* Begin THE RECORDS *

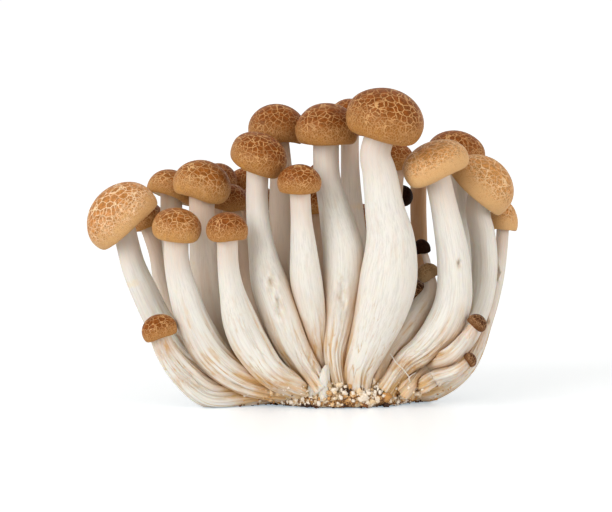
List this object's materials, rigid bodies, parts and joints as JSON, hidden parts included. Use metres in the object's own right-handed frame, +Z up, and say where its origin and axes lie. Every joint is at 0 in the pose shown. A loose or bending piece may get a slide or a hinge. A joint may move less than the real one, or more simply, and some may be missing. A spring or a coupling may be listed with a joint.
{
  "type": "mushroom clump",
  "caption": "Clump of brown beech mushrooms: cracked brown caps with a cream net, thick white stalks fanning out of one crumbly cut base.",
  "frame": {"origin": "on the flat underside of the cut base, 8.5 mm to the left of its middle, under the middle of the clump's width", "axes": "+Z up from the surface that the clump stands on, +X to the right along its width, +Y away from the side that shows best"},
  "size_m": [0.1071, 0.0553, 0.0779],
  "materials": {
    "cap_skin": "brown cap skin, cracked into plates with a pale cream net between them, softly satin",
    "stalk_flesh": "ivory white stalk, fine fibres along it, tan stains towards its foot",
    "base_crumbs": "cream mycelium with orange and brown crumbs of the growing block, dull"
  },
  "bodies": {
    "root": {"cap_01": "cap_skin", "cap_02": "cap_skin", "cap_03": "cap_skin", "cap_04": "cap_skin", "cap_05": "cap_skin", "cap_06": "cap_skin", "cap_07": "cap_skin", "cap_08": "cap_skin", "cap_09": "cap_skin", "cap_10": "cap_skin", "cap_11": "cap_skin", "cap_12": "cap_skin", "cap_13": "cap_skin", "cap_14": "cap_skin", "cap_15": "cap_skin", "cap_16": "cap_skin", "cap_17": "cap_skin", "cap_18": "cap_skin", "cap_19": "cap_skin", "cap_20": "cap_skin", "cap_21": "cap_skin", "cap_22": "cap_skin", "cap_23": "cap_skin", "cap_24": "cap_skin", "cap_25": "cap_skin", "cap_26": "cap_skin", "cap_27": "cap_skin", "cap_28": "cap_skin", "cap_30": "cap_skin", "cap_31": "cap_skin", "cap_34": "cap_skin", "cap_35": "cap_skin", "stem_01": "stalk_flesh", "stem_02": "stalk_flesh", "stem_03": "stalk_flesh", "stem_04": "stalk_flesh", "stem_05": "stalk_flesh", "stem_06": "stalk_flesh", "stem_07": "stalk_flesh", "stem_08": "stalk_flesh", "stem_09": "stalk_flesh", "stem_10": "stalk_flesh", "stem_11": "stalk_flesh", "stem_12": "stalk_flesh", "stem_13": "stalk_flesh", "stem_14": "stalk_flesh", "stem_15": "stalk_flesh", "stem_16": "stalk_flesh", "stem_17": "stalk_flesh", "stem_18": "stalk_flesh", "stem_19": "stalk_flesh", "stem_20": "stalk_flesh", "stem_22": "stalk_flesh", "stem_26": "stalk_flesh", "stem_28": "stalk_flesh", "stem_30": "stalk_flesh", "stem_31": "stalk_flesh", "stem_34": "stalk_flesh", "stem_35": "stalk_flesh", "base": "base_crumbs"}
  },
  "joints": []
}
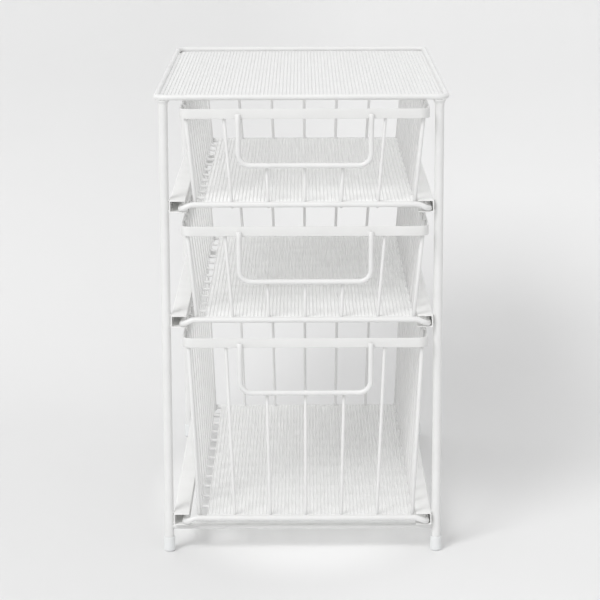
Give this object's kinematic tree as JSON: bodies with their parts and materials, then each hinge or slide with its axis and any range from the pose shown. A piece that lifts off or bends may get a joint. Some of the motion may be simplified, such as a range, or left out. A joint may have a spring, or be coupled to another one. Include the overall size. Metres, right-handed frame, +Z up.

* End THE RECORDS *

WHAT IS BEING ASKED:
Please quote the records above exactly, without skipping a line.

FULL SOLUTION:
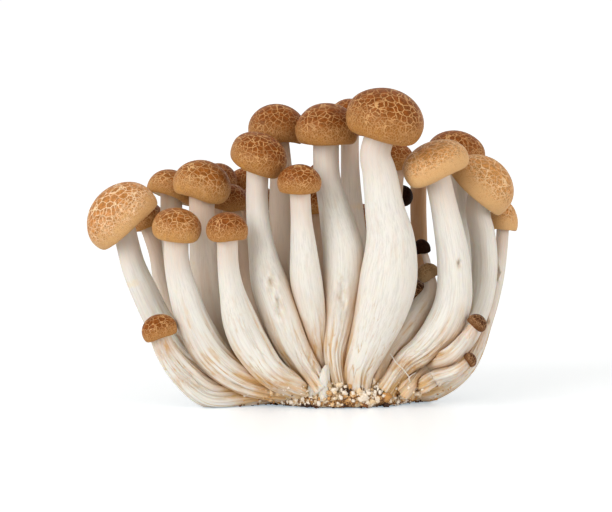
List this object's materials, rigid bodies, parts and joints as JSON, hidden parts included. Use metres in the object's own right-handed frame, +Z up, and say where its origin and axes lie. Every joint is at 0 in the pose shown. A loose or bending piece may get a slide or a hinge. A joint may move less than the real one, or more simply, and some may be missing. A spring or a coupling may be listed with a joint.
{
  "type": "mushroom clump",
  "caption": "Clump of brown beech mushrooms: cracked brown caps with a cream net, thick white stalks fanning out of one crumbly cut base.",
  "frame": {"origin": "on the flat underside of the cut base, 8.5 mm to the left of its middle, under the middle of the clump's width", "axes": "+Z up from the surface that the clump stands on, +X to the right along its width, +Y away from the side that shows best"},
  "size_m": [0.1071, 0.0553, 0.0779],
  "materials": {
    "cap_skin": "brown cap skin, cracked into plates with a pale cream net between them, softly satin",
    "stalk_flesh": "ivory white stalk, fine fibres along it, tan stains towards its foot",
    "base_crumbs": "cream mycelium with orange and brown crumbs of the growing block, dull"
  },
  "bodies": {
    "root": {"cap_01": "cap_skin", "cap_02": "cap_skin", "cap_03": "cap_skin", "cap_04": "cap_skin", "cap_05": "cap_skin", "cap_06": "cap_skin", "cap_07": "cap_skin", "cap_08": "cap_skin", "cap_09": "cap_skin", "cap_10": "cap_skin", "cap_11": "cap_skin", "cap_12": "cap_skin", "cap_13": "cap_skin", "cap_14": "cap_skin", "cap_15": "cap_skin", "cap_16": "cap_skin", "cap_17": "cap_skin", "cap_18": "cap_skin", "cap_19": "cap_skin", "cap_20": "cap_skin", "cap_21": "cap_skin", "cap_22": "cap_skin", "cap_23": "cap_skin", "cap_24": "cap_skin", "cap_25": "cap_skin", "cap_26": "cap_skin", "cap_27": "cap_skin", "cap_28": "cap_skin", "cap_30": "cap_skin", "cap_31": "cap_skin", "cap_34": "cap_skin", "cap_35": "cap_skin", "stem_01": "stalk_flesh", "stem_02": "stalk_flesh", "stem_03": "stalk_flesh", "stem_04": "stalk_flesh", "stem_05": "stalk_flesh", "stem_06": "stalk_flesh", "stem_07": "stalk_flesh", "stem_08": "stalk_flesh", "stem_09": "stalk_flesh", "stem_10": "stalk_flesh", "stem_11": "stalk_flesh", "stem_12": "stalk_flesh", "stem_13": "stalk_flesh", "stem_14": "stalk_flesh", "stem_15": "stalk_flesh", "stem_16": "stalk_flesh", "stem_17": "stalk_flesh", "stem_18": "stalk_flesh", "stem_19": "stalk_flesh", "stem_20": "stalk_flesh", "stem_22": "stalk_flesh", "stem_26": "stalk_flesh", "stem_28": "stalk_flesh", "stem_30": "stalk_flesh", "stem_31": "stalk_flesh", "stem_34": "stalk_flesh", "stem_35": "stalk_flesh", "base": "base_crumbs"}
  },
  "joints": []
}
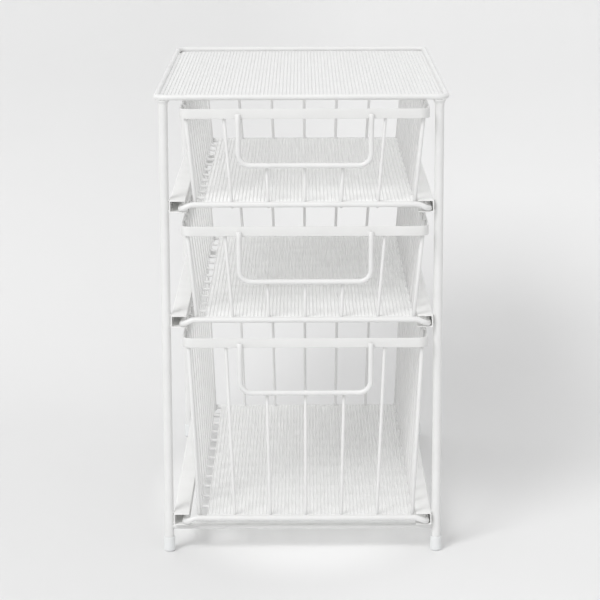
Give this object's kinematic tree as JSON: bodies with their parts and materials, then each hinge or slide with its axis and any range from the pose shown. A piece that lifts off or bends may get a joint. Some of the motion may be simplified, such as a range, or left out. A joint may have a spring, or be coupled to another one. Include the overall size. Metres, right-handed frame, +Z up.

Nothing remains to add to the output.